PSO-Based PI parameter optimization for PMSM speed control with FOC method

Abstract

Permanent Magnet Synchronous Motors (PMSMs) are widely employed in automotive applications, industrial automation, and household appliances due to their high efficiency, compact structure, and ability to deliver high torque with low power consumption. Along with the rapid growth of the global permanent magnet motor market, control strategies play a crucial role in ensuring optimal motor performance. Among these strategies, Field-Oriented Control (FOC) has become an industrial standard owing to its fast dynamic response and high control accuracy. In FOC schemes, Proportional–Integral (PI) controllers are essential components in both current and speed control loops. However, conventional PI controllers suffer from limitations, particularly in the parameter tuning process for complex and nonlinear systems. Traditional tuning methods, such as Ziegler–Nichols and manual trial and error approaches, are time-consuming and may result in suboptimal system performance.
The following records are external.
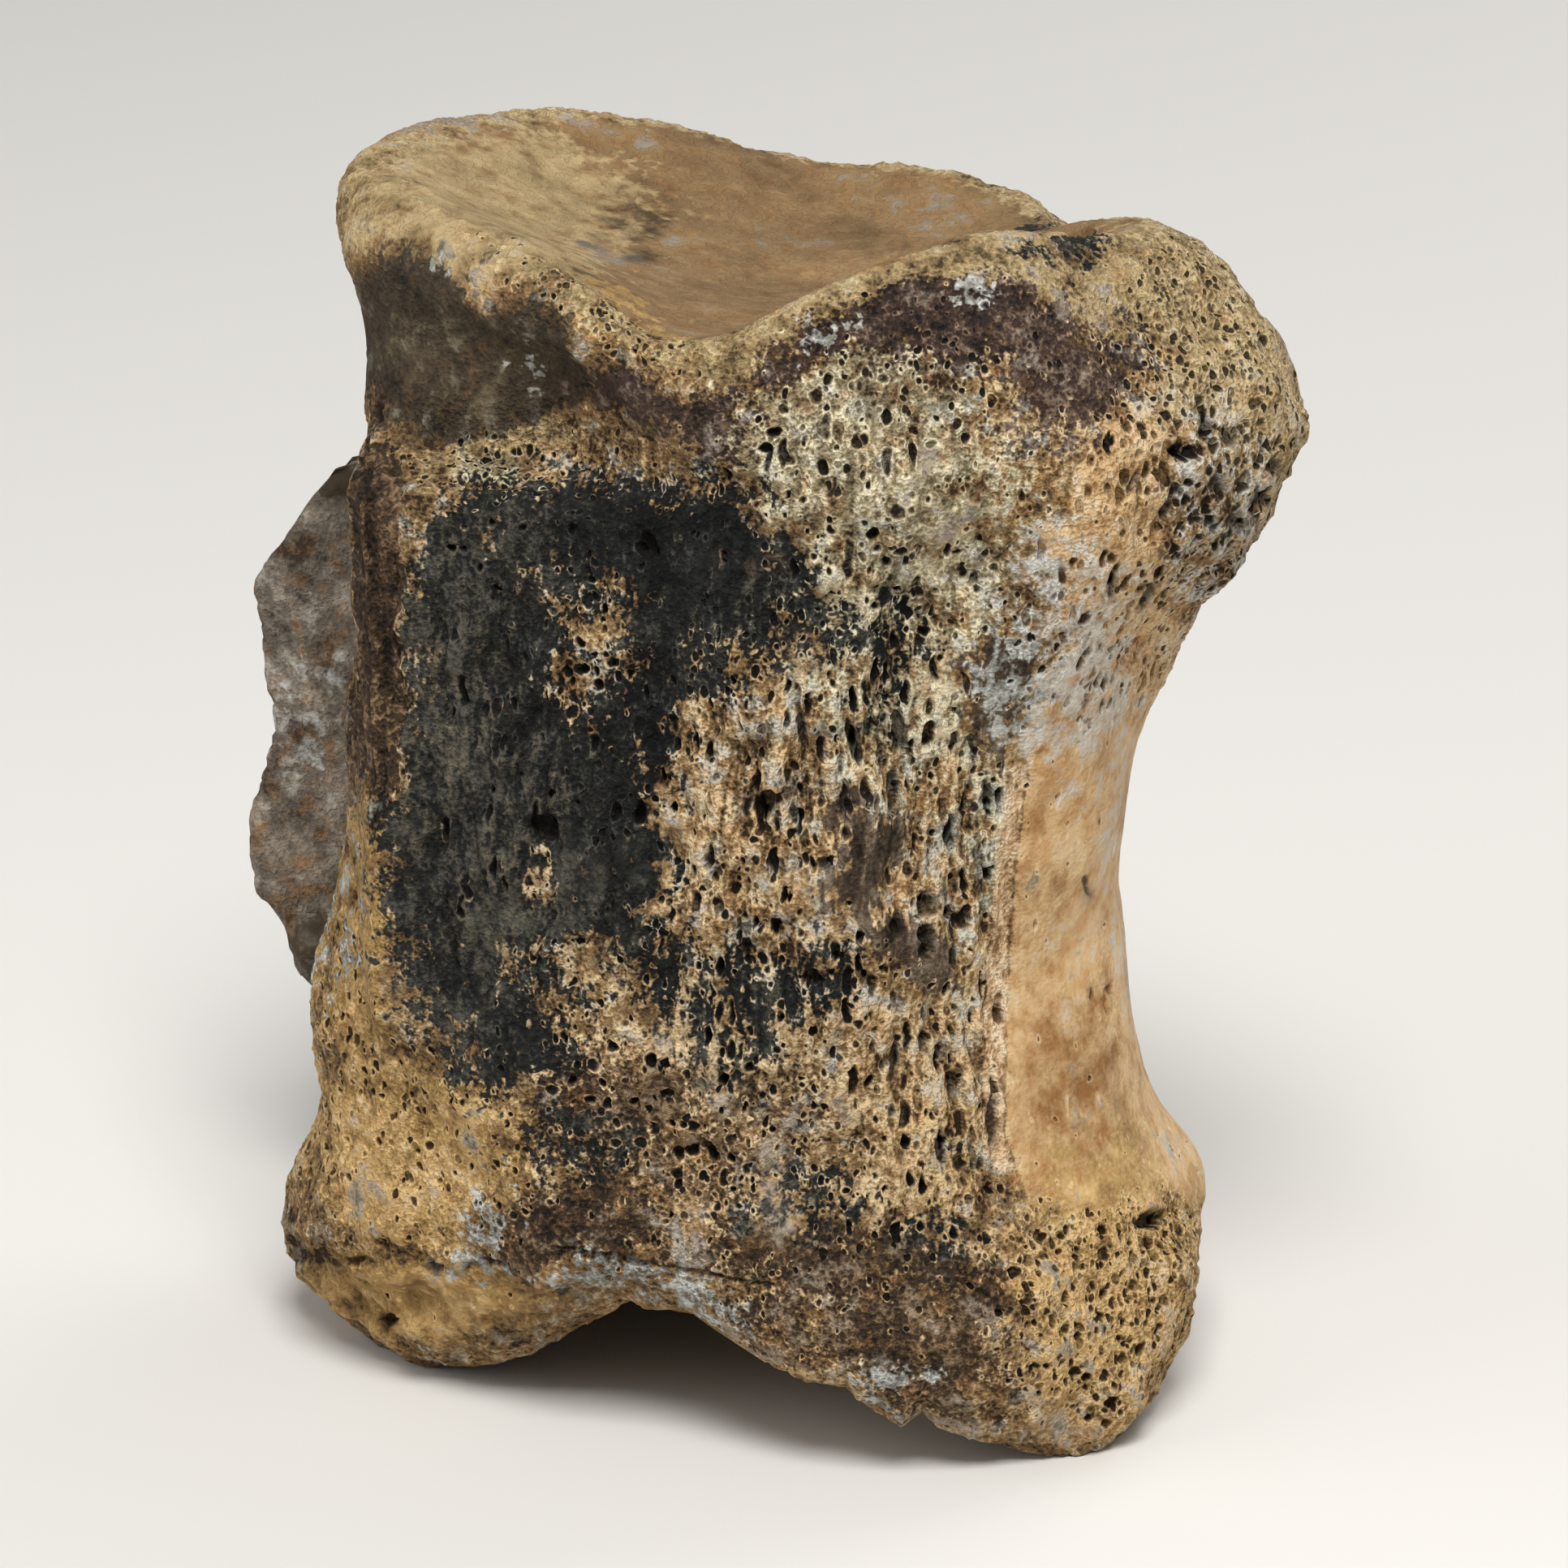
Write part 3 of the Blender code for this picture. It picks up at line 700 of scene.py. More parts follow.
rim = span(place, HIGH_CREST_AT - 0.7, HIGH_CREST_AT - 0.3, HIGH_CREST_AT, HIGH_CREST_AT + 0.3)
share["olive"] = np.maximum(share["olive"], rim * (1 - 0.6 * share["lip"]))
share["olive"] = np.maximum(share["olive"], hidden * (1 - wall_share) * 0.7)
print("dense bone covers", round(100 * float(share["cortex"].mean())), "per cent")

# %% [markdown]
# ## The arch side
# Left of the slab the canal's floor is stained like slate, and so is the thin plate beyond
# it, which has a few marks of its own. The slab's own side is a dark brown strip, set back
# and grooved lengthwise. Whatever else the patches put there is taken off.

# %% Plate, canal and strip
PLATE_X, PLATE_Y = (24.0, 27.5), (6.5, 8.5, 16.5, 18.5)  # mm; X counts towards -X
PLATE_Z = (11.0, 16.0, 52.0, 57.0)
CANAL_DEEP = (0.2, 4.5)  # mm of the canal's depth over which its stain sets in
STRIP_ACROSS = (-28.4, -28.0, -24.0, -23.4)  # the side of the broken base, in the picture
STRIP_UP = (-4.0, 2.0, 20.0, 23.0)
STRIP_TURN = (-0.3, 0.25)  # the normal's part towards the camera, where the strip begins
plate_share = ease(6 * middling - x, *PLATE_X) * span(y + 3 * middling, *PLATE_Y)
plate_share = plate_share * span(z + 14 * middling + 14 * slow, *PLATE_Z)
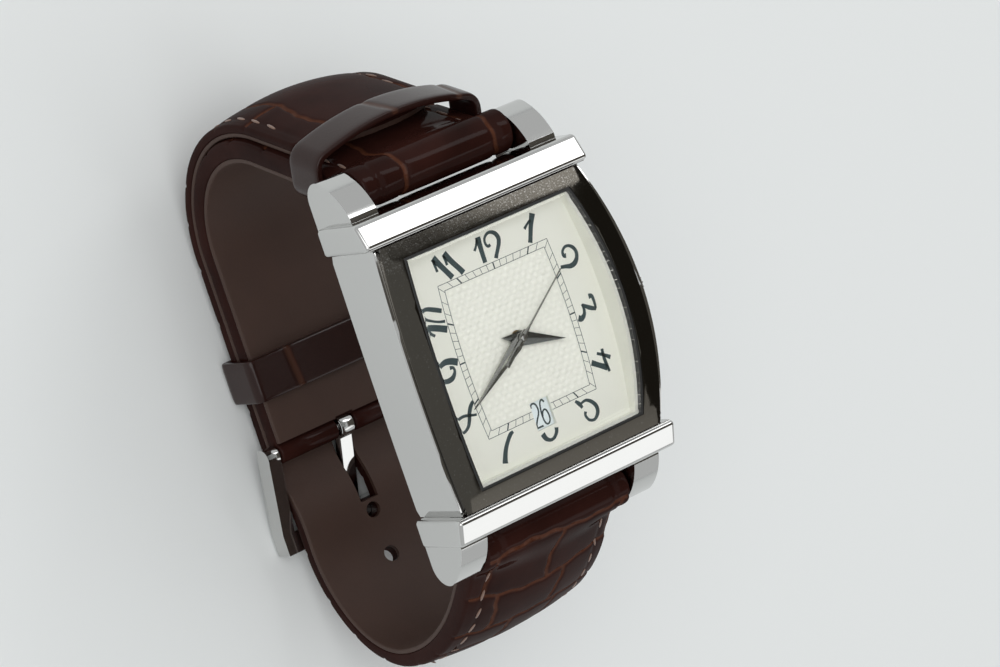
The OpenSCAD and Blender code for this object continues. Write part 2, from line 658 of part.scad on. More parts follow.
module intermediate_wheel() color(brass) lifted() translate([inter_axis[0], inter_axis[1], 0]) {
    arbor(plate_low + 0.3);
    translate([0, 0, third_z - 0.2]) toothed(8, second_m, 0.27, mesh(inter_dir, 48, 8, inter_dir));
    translate([0, 0, third_z + 0.06]) difference() {
        toothed(30, rotor_m, 0.12, rotor_dir);
        spokes(30, rotor_m, 0.5, 0.12);
    }
}
module rotor() color([0.3, 0.3, 0.32]) lifted() translate([rotor_axis[0], rotor_axis[1], 0]) {
    arbor(plate_low + 0.3);
    translate([0, 0, third_z]) toothed(6, rotor_m, 0.24, mesh(rotor_dir, 30, 6, rotor_dir));
    translate([0, 0, third_z + 0.24]) cylinder(r = rotor_r, h = 0.35);
}

coil_dir = 47;
coil_d = 8.4;
coil_at = coil_d * [cos(coil_dir), sin(coil_dir)];
coil_half = 3.6;
// A point beside the coil: so far outwards, and so far along it, from its middle
function coil_point(out, along) = (coil_d + out) * [cos(coil_dir), sin(coil_dir)] + along * left(coil_dir);
coil_r = 0.65;
coil_z = plate_low - 0.05 - coil_r;
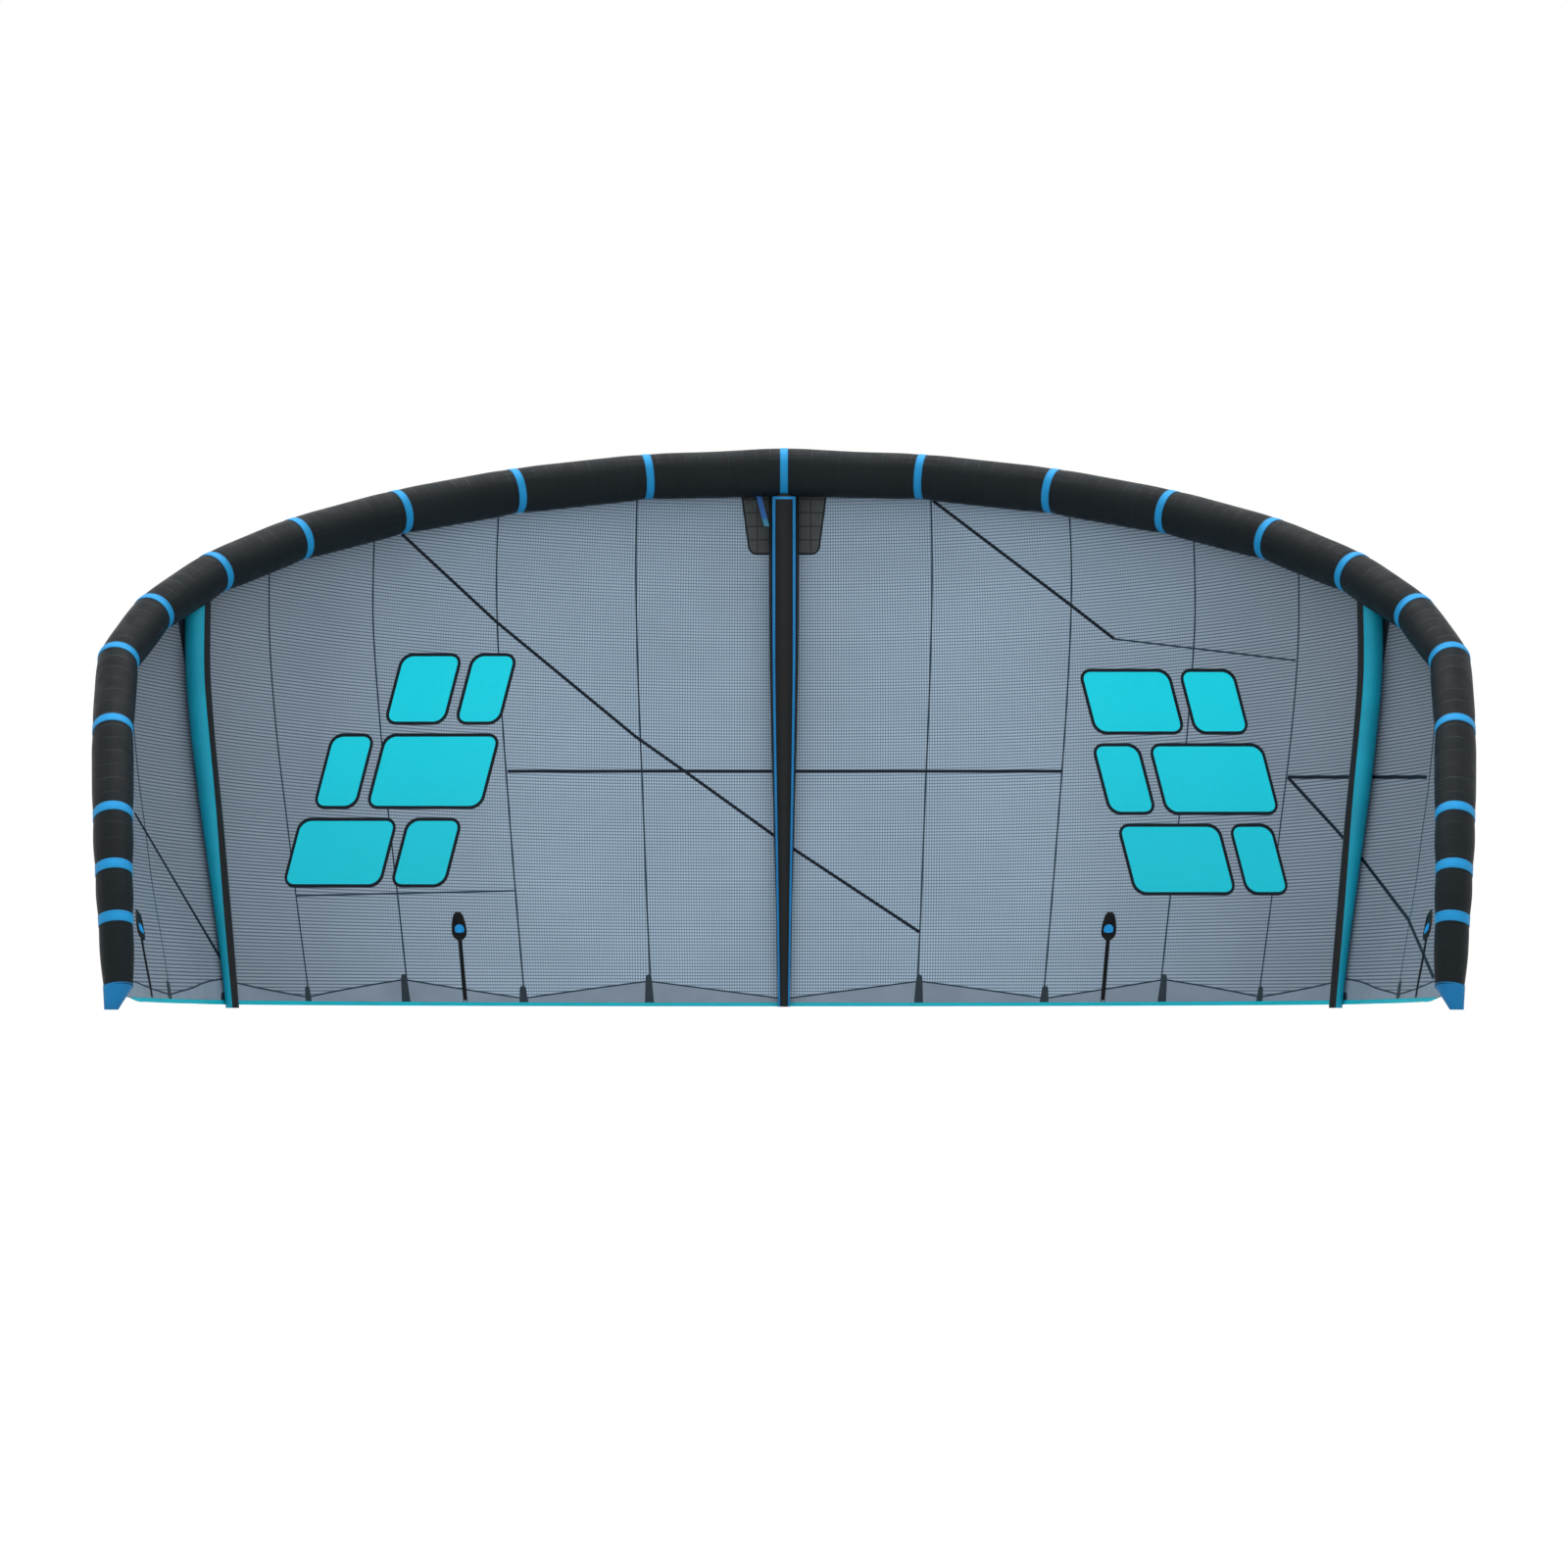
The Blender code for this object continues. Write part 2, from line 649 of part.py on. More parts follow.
def batten_set(label, station, length, lean, side, parts):
    # A flat batten, and the teardrop pocket over its upper end
    stops = batten_stops(station, length, lean)
    name = "batten_" + label
    strip = lying_sheet(name, station, stops, BATTEN_COLUMNS, BATTEN_WALL, side, parts, lean)
    top, bottom = (on_grid(side * leant(station, stop[0], lean), stop[0])
                   for stop in (stops[0], stops[-1]))
    slide = (bottom - top).normalized()
    out = cloth_frame(leant(station, stops[0][0], lean), stops[0][0])[2]
    out.x *= side
    move_origin(paint(strip, NEAR_BLACK, 0.5),
                frame_matrix(top, slide.cross(out).normalized(), slide))
    bottom = share_before(station, stops[0][0], SEAT_GAP, lean)
    top = share_before(station, bottom, CAP_LENGTH, lean)
    stops = [(top + (bottom - top) * along, CAP_WIDTH / 2 * width)
             for along, width in CAP_OUTLINE_SHARES]
    name = "batten_cap_" + label
    cap = lying_sheet(name, station, with_rows(stops, station, lean), CAP_COLUMNS, CAP_WALL,
                      side, parts, lean)
    return strip, paint(cap, NEAR_BLACK, 0.4)


# Inflation valve: a seat through sleeve and bladder, a turning plug and its stopper
def turned(name, profile, parts):
    # The outline runs down its outer side, and its ends meet on or round the axis
    mesh = bpy.data.meshes.new(name)
    points = [(radius, 0, height) for radius, height in profile]
    count = len(points)
    edges = [(i, i + 1) for i in range(count - 1)]
    if profile[0][0] > 0:
        edges.append((count - 1, 0))
    mesh.from_pydata(points, edges, [])
    shape = add_object(name, mesh, parts)
    screw = shape.modifiers.new("turn", "SCREW")
    screw.axis = "Z"
    screw.steps = TURNED_SIDES
    screw.render_steps = TURNED_SIDES
    screw.use_merge_vertices = True
    screw.merge_threshold = MERGE_DISTANCE
    return shape


def bake(shape):
    # The evaluated shape as a plain mesh
    bpy.context.view_layer.update()
    graph = bpy.context.evaluated_depsgraph_get()
    mesh = bpy.data.meshes.new_from_object(shape.evaluated_get(graph))
    shape.modifiers.clear()
    shape.data = mesh
    return shape


def box(name, size, place, collection):
    mesh = bpy.data.meshes.new(name)
    solid = bmesh.new()
    bmesh.ops.create_cube(solid, size=1)
    bmesh.ops.scale(solid, vec=size, verts=solid.verts)
    bmesh.ops.transform(solid, matrix=place, verts=solid.verts)
    solid.to_mesh(mesh)
    solid.free()
    return add_object(name, mesh, collection)


def rod(name, diameter, length, place, collection):
    mesh = bpy.data.meshes.new(name)
    solid = bmesh.new()
    bmesh.ops.create_cone(solid, cap_ends=True, segments=TURNED_SIDES, radius1=diameter / 2,
                          radius2=diameter / 2, depth=length)
    bmesh.ops.transform(solid, matrix=place, verts=solid.verts)
    solid.to_mesh(mesh)
    solid.free()
    return add_object(name, mesh, collection)


def fuse(shape, added):
    boolean = shape.modifiers.new("fuse", "BOOLEAN")
    boolean.operation = "UNION"
    boolean.solver = "EXACT"
    boolean.object = hide_cutter(added)


def valve_matrix():
    # On the middle of one facet of the tube, between strut and canopy. Z points out of
    # the tube, X runs along it and Y points to the pilot.
    station = -station_step(VALVE_OFFSET, 0)
    low, high = on_tube(station, VALVE_SIDE), on_tube(station, VALVE_SIDE + 1)
    along = (on_tube(0, VALVE_SIDE) - on_tube(-1, VALVE_SIDE)).normalized()
    out = along.cross(low - high).normalized()
    return frame_matrix((low + high) / 2, along, out)


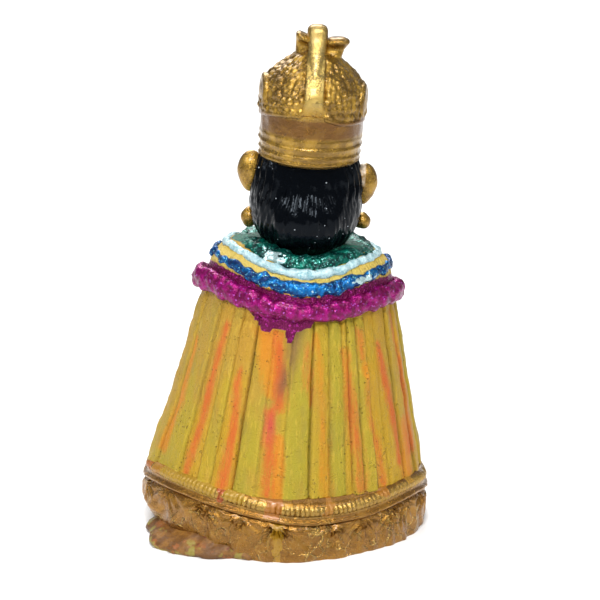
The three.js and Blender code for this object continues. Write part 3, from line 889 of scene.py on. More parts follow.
def egg(centre, half_size, narrow, dent=None):
    """A pointed egg with its lower end this much narrower. dent says how far a direction is pushed in."""
    rise = np.sin(np.linspace(-1, 1, EGG_ROWS) * 1.5)[:, None]
    turn = (np.arange(EGG_COLUMNS) * 2 * np.pi / EGG_COLUMNS)[None, :]
    wide = np.sqrt(1 - rise**2) * (1 - narrow * np.maximum(0, -rise))
    way = np.stack([wide * np.cos(turn), wide * np.sin(turn), rise + 0 * turn], -1)
    if dent is not None:
        way = way * (1 - dent(way))[..., None]
    stacked(np.array(centre) + way * np.array(half_size), "trim_gold")


def ear_fold(way):
    """The hollow inside the ear's rim, which faces forward, and a low ridge across its back."""
    x, y, z = np.moveaxis(way, -1, 0)
    ring = np.hypot(x / 0.75, (z - 0.15) / 0.8)
    hollow = 0.24 * bump(ring, 0.55, 0.2) * smooth_step(y, 0.2, -0.4)
    ridge = -0.08 * bump(z - 0.9 * x, 0.1, 0.16) * smooth_step(y, 0, 0.4)
    return hollow + ridge


egg((13.3, -1, 86.3), (3.3, 2.8, 5), 0.25, dent=lambda way: 0.5 * ear_fold(way))
egg((-13.5, -1, 85), (3.1, 2.7, 5), 0.35, dent=ear_fold)
egg((12.9, -1.8, 74.9), (2.1, 2.1, 2.5), 0.1, dent=lambda way: 0.03 * unevenness(way * 4, 3, 84))
egg((-13.6, -1.8, 75.7), (2.2, 2, 2), 0.1, dent=lambda way: 0.05 * unevenness(way * 4, 3, 85))
egg((0, -12.2, 103.6), (3, 1.3, 4), 0.3)
egg((0, -22.2, 42.3), (2.5, 1.6, 4.2), -0.2)
print(len(skins), "skins in all")

# %% [markdown]
# ## One casting
#
# The skins overlap where they meet. A boolean join keeps only what can be seen, so the result is one closed
# casting, and each face keeps its paint. A last cut with a block makes the underside flat.

# %% Lean, join and cut
for part in skins:
    points = np.empty(len(part.data.vertices) * 3)
    part.data.vertices.foreach_get("co", points)
    part.data.vertices.foreach_set("co", (leaning(points.reshape(-1, 3)) * MM).ravel())
    part.data.update()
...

To address these issues, this study proposes the application of the Particle Swarm Optimization (PSO) algorithm to automatically tune the PI controller parameters in the FOC speed control loop. MATLAB simulation results demonstrate that the PSO-optimized PI-based FOC significantly improves dynamic performance compared to conventional FOC, as evaluated by time-domain parameters including rise time, overshoot, and steady-state error. Under both no-load and load conditions, the PSO-based FOC exhibits faster response, reduced overshoot, and lower steady-state error. These findings indicate that PSO-based FOC has strong potential to enhance the stability and speed response quality of PMSM drives, making it a promising approach for further development and real-world implementation.